Kosovo President Fatmir Sejdiu made no statement regarding the latest political developments, but rather preferred to hide behind a "no comment" strategy; at the same time doing his best to keep the party he leads (LDK) in the government coalition established two years ago.
Days after the political unrest, PDK changed course and has now listed a series of demands for its junior partner - including replacing current ministers. Initially it was reported that the LDK would agree to meet this requirements to save the coalition. LDK, however, is widely ignoring other demands such as rejecting coalition agreements with opposition parties for the second round of the administrative elections, which is believed to be the initial cause for PDK to threaten the coalition at the central level.
LDK announced coalition agreements with the Alliance for the Future of Kosovo (AAK) of the former prime minister and opposition leader Ramush Haradinaj and secured itself support against PDK in many municipalities. In the first round, LDK won in three municipalities, including a landslide victory in Pristina, where the coalition partners clashed fiercely during the election campaign.
Prime Minister Hashim Thaci claimed that his PDK is going to win 20 out of 36 municipalities, but has until now confirmed only five victories after the first round, and for the second round is leading in 13 municipalities.
The opposition AAK could easily claim a "success" in the 15 November elections: the party almost doubled their votes compared to 2007 and dominated in the western Kosovo, home region of the party leader Haradinaj.
However, a convincing victory in Gjakova for AAK has been recently annulled by the Central Electoral Commission, due to manipulation of votes in eight stations, holding about 1500 votes. The decisions on whether the town will go back to ballot boxes in December is pending a review of some other complaints.
Despite the fact that in these years elections in Kosovo have been regarded mainly as free and fair; annulment of votes is not a new phenomenon.
On 19 November, domestic observers underlined a number of "minor problems" on the election day, but offices across the European Union will read the reports of the international observers. The European Network of Election Monitoring Organizations (ENEMO) said the elections "generally met the standards" after inspecting 70 stations on elections day (about 3% of the total number).
However, the process is undermined by issues such as falsified signatures, physical threats on commissioners, and thousands of names of dead continuing to appear in the voting lists. However, after the elections polling stations closed, local and international officials immediately proclaimed truly free and fair election.

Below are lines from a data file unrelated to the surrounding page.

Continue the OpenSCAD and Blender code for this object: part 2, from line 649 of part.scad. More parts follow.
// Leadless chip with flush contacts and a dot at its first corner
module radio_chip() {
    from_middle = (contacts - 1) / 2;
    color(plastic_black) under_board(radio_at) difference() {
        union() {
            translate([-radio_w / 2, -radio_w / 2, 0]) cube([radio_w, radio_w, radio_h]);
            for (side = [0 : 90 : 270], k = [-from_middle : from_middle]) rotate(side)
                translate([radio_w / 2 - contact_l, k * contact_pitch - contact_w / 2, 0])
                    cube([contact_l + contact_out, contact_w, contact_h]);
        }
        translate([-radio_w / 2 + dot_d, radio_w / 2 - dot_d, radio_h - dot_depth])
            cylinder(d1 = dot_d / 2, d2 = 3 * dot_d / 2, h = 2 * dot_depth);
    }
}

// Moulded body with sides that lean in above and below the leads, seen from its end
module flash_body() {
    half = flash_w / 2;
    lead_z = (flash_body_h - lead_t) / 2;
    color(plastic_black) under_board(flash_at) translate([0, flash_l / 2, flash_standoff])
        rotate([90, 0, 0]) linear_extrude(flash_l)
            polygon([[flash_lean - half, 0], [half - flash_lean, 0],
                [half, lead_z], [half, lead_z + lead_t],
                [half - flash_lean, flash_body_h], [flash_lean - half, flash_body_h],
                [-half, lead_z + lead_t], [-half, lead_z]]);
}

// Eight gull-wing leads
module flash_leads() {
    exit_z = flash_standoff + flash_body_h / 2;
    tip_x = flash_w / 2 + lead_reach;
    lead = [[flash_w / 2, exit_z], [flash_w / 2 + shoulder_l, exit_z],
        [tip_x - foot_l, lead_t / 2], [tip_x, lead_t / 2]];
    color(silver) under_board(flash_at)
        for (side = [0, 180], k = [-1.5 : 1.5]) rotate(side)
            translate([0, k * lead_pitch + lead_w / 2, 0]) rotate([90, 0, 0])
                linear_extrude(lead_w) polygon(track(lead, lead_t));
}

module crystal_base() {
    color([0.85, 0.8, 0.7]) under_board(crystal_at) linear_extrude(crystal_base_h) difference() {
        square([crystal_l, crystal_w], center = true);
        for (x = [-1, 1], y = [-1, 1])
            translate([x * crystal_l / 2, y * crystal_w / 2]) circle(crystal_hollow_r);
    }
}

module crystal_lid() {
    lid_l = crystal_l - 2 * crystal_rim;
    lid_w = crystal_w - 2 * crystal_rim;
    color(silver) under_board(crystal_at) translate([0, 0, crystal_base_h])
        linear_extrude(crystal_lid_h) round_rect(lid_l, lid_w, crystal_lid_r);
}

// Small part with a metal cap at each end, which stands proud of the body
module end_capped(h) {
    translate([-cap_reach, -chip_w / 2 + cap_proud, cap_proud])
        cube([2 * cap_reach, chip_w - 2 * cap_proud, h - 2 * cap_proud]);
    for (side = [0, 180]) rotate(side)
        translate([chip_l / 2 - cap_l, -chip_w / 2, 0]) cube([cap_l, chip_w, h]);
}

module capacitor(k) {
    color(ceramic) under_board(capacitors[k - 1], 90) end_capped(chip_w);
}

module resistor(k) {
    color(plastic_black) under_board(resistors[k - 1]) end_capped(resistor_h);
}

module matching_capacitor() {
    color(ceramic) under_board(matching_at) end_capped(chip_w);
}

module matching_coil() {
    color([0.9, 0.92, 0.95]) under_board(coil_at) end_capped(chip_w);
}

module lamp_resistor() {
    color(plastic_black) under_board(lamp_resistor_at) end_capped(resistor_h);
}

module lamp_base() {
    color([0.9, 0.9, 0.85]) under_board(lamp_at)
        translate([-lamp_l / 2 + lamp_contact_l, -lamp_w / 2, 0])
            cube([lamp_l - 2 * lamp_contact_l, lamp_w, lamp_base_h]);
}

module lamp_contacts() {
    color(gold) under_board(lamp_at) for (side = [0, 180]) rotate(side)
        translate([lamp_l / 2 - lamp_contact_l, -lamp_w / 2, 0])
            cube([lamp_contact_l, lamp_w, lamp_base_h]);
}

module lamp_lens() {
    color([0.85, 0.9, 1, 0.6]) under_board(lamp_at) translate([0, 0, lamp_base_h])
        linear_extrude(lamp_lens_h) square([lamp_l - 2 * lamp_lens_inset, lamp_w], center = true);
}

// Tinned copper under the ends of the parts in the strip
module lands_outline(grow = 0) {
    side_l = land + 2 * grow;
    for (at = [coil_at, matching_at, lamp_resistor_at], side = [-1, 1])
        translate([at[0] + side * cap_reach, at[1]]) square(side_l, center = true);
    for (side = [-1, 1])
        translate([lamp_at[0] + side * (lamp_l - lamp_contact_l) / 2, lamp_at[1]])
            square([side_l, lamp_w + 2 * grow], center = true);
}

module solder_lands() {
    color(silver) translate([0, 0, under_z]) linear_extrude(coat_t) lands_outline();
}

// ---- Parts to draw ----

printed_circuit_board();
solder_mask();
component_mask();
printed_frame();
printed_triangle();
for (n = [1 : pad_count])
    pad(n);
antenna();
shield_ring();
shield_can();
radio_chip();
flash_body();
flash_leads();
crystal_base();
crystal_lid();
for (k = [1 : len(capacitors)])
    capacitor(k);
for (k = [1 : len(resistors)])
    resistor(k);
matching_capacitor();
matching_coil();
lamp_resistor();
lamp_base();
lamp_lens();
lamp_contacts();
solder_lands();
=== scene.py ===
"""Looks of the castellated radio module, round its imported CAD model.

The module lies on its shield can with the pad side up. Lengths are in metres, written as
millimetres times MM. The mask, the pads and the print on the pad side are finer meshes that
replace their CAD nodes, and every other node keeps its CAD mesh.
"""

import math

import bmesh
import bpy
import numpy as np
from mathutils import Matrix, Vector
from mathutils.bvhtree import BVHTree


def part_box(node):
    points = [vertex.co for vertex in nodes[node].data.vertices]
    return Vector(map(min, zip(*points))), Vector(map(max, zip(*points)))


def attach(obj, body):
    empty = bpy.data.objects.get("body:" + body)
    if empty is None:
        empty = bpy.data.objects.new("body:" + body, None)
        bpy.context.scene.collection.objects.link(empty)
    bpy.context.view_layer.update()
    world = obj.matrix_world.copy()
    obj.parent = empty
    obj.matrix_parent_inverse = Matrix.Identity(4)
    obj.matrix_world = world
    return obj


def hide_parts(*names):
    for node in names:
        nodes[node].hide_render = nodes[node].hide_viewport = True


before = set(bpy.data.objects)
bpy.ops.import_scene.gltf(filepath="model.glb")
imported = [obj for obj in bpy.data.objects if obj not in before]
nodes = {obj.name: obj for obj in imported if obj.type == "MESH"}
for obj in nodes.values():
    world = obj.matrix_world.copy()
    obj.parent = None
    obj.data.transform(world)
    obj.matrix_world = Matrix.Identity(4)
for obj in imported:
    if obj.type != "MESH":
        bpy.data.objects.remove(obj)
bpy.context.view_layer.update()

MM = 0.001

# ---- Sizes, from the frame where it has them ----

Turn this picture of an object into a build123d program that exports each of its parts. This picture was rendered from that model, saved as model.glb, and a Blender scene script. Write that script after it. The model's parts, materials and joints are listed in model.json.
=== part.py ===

The "international standards" apparently are met when an election process ends without shootings or inter-ethnic confrontations.
A surprising turnout was registered among Kosovo Serbs, especially among those living south of the Ibar river. Thus, Serbian parties won in the three newly formed municipalities. Municipalities on the northern border with Serbia generally boycotted the elections. A further division among the Kosovo Serbs could take place soon, as Belgrade announced cutting of all benefits to the un-loyal citizens embracing Pristina institutions.
Bonds between coalition partners in Kosovo have traditionally ignored political programmes. Archrivals before 2007, PDK and LDK chose to co-govern at the central level after emerging as the two biggest parties - justifying their agreement to their voters as a political sacrifice on the verge of Kosovo's unilateral declaration of independence.
Back then, LDK accepted to be dominated by the senior partner in the coalition and also agreed to a series of conditions set by PDK. Before this "unnatural" partnership, LDK had governed with Haradinaj's AAK, a coalition which is now being re-established at the local level, a move which could be seen as the first indication to early preparations for 2011 general elections.
The PDK tactics used on 19 November to threaten its junior partner and dictate its political activities evidently failed. Besides recently forming one or two small coalitions, PDK has been very restrained about rushing into partnership with other political parties. Apparently, PDK will head stubbornly alone into the second round to determine who retains control in most municipalities.